* **TASK TO COMPLETE**
Repeat, exactly as written, every line from the one holding "Keep writing the" through the one holding "# The zinc shows". Leave out all other lines.

* **EXTRACTED DATA**
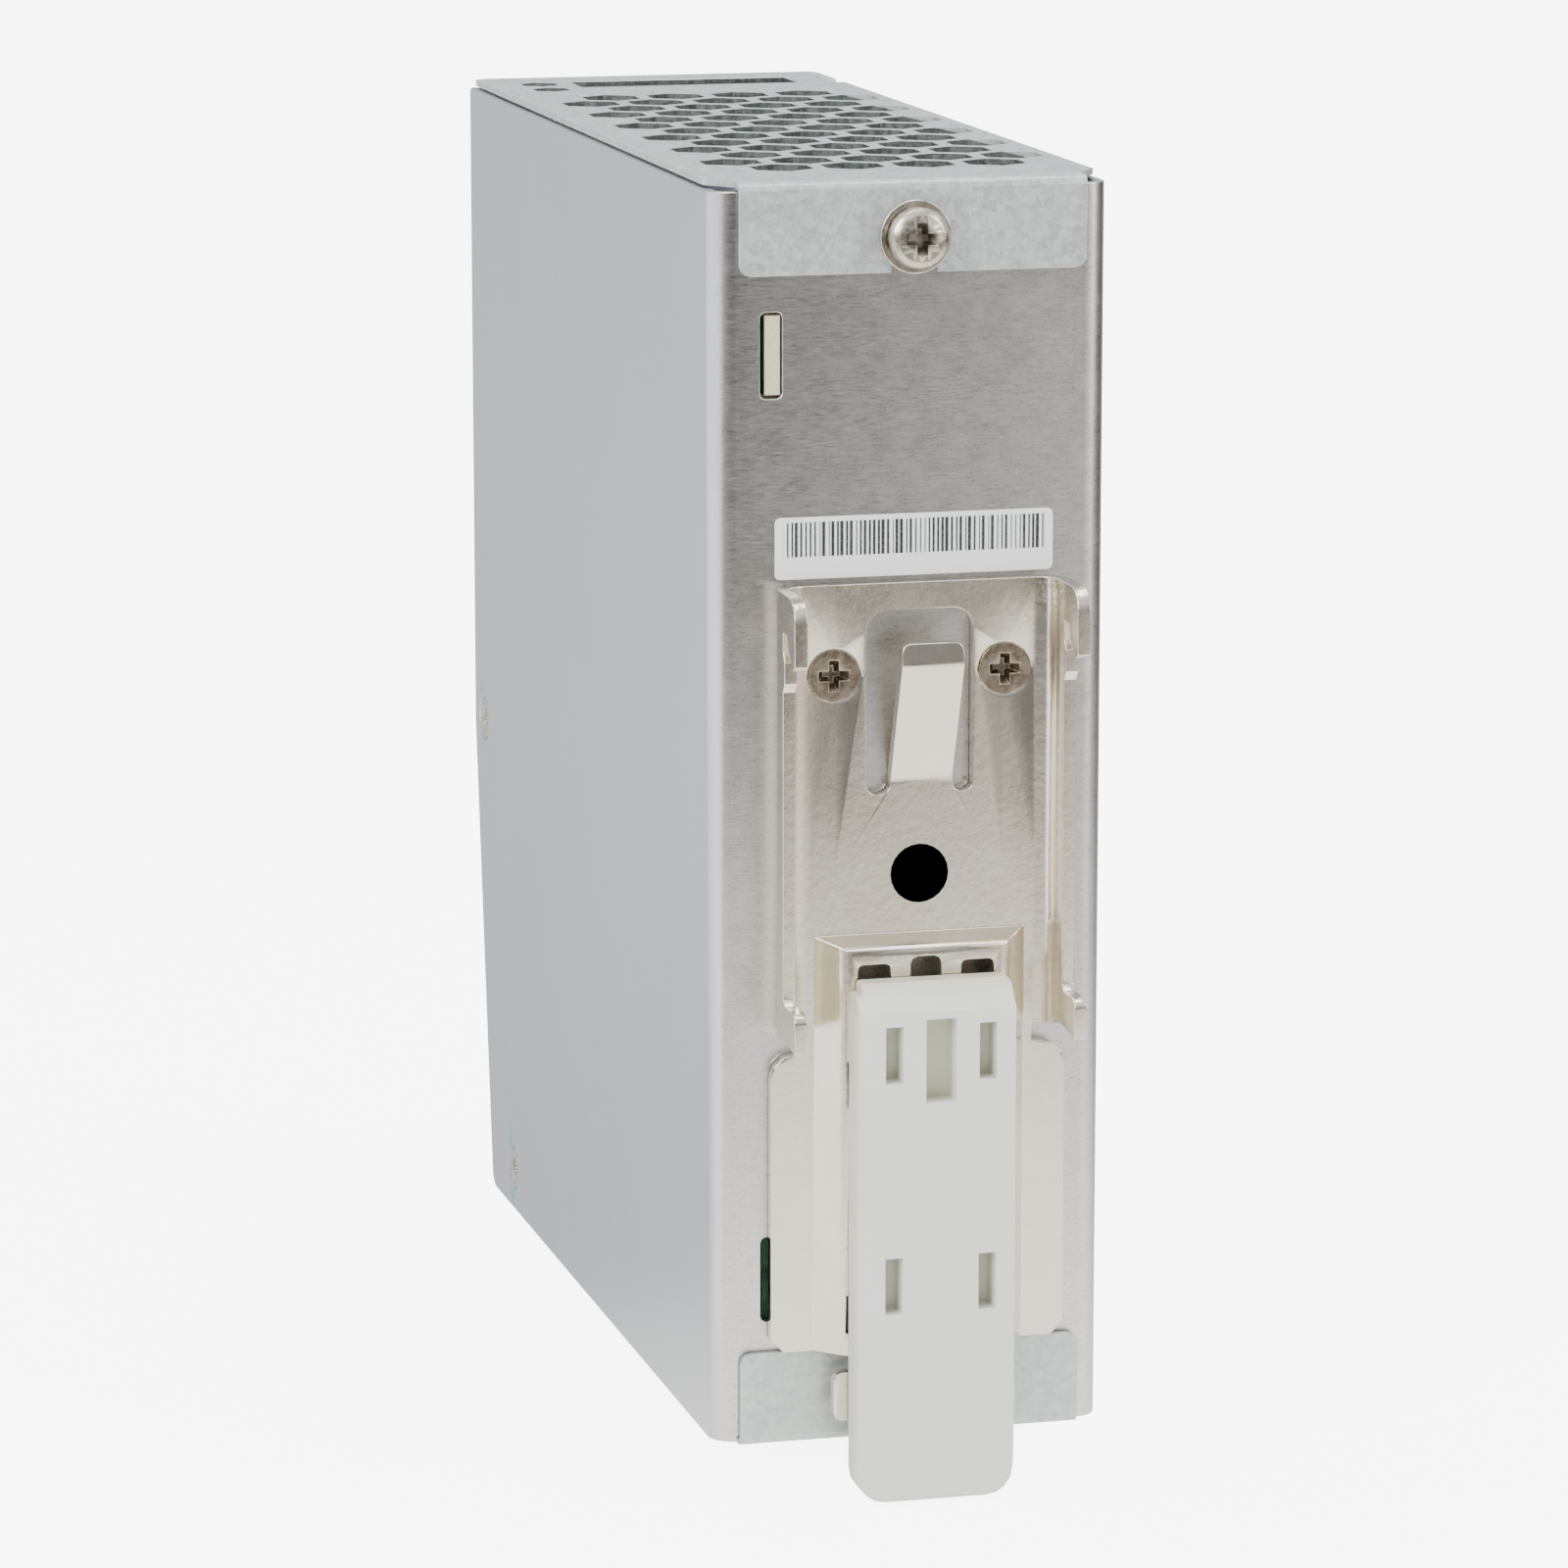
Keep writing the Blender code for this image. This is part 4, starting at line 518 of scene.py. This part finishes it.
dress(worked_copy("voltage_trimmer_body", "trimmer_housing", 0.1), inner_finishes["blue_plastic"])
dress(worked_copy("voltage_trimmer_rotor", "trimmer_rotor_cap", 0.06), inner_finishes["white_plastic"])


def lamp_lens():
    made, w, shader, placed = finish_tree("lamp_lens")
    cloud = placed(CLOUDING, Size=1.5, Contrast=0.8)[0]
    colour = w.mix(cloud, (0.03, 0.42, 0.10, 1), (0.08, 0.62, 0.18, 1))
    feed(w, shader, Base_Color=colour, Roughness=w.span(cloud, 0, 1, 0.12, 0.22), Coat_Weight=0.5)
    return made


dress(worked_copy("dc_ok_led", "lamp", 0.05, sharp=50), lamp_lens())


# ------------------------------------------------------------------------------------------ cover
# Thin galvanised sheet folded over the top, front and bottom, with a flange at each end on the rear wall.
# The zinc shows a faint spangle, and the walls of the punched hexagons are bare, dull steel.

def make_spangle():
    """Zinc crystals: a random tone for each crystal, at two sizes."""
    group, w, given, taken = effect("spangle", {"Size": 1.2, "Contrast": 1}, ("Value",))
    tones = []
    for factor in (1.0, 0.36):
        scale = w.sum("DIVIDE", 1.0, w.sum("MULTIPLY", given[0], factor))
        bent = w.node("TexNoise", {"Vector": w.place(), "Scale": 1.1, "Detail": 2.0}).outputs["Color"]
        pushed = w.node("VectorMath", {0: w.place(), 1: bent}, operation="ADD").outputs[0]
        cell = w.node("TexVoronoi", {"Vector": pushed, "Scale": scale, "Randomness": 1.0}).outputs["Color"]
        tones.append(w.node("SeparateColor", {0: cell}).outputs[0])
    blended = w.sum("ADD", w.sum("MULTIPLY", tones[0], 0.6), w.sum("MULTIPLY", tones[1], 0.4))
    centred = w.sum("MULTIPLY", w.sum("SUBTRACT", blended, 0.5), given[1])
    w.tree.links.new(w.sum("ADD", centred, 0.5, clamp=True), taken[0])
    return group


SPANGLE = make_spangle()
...
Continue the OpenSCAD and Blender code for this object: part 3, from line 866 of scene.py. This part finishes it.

* **FULL RESPONSE**
Keep writing the Blender code for this image. This is part 4, starting at line 518 of scene.py. This part finishes it.
dress(worked_copy("voltage_trimmer_body", "trimmer_housing", 0.1), inner_finishes["blue_plastic"])
dress(worked_copy("voltage_trimmer_rotor", "trimmer_rotor_cap", 0.06), inner_finishes["white_plastic"])


def lamp_lens():
    made, w, shader, placed = finish_tree("lamp_lens")
    cloud = placed(CLOUDING, Size=1.5, Contrast=0.8)[0]
    colour = w.mix(cloud, (0.03, 0.42, 0.10, 1), (0.08, 0.62, 0.18, 1))
    feed(w, shader, Base_Color=colour, Roughness=w.span(cloud, 0, 1, 0.12, 0.22), Coat_Weight=0.5)
    return made


dress(worked_copy("dc_ok_led", "lamp", 0.05, sharp=50), lamp_lens())


# ------------------------------------------------------------------------------------------ cover
# Thin galvanised sheet folded over the top, front and bottom, with a flange at each end on the rear wall.
# The zinc shows a faint spangle, and the walls of the punched hexagons are bare, dull steel.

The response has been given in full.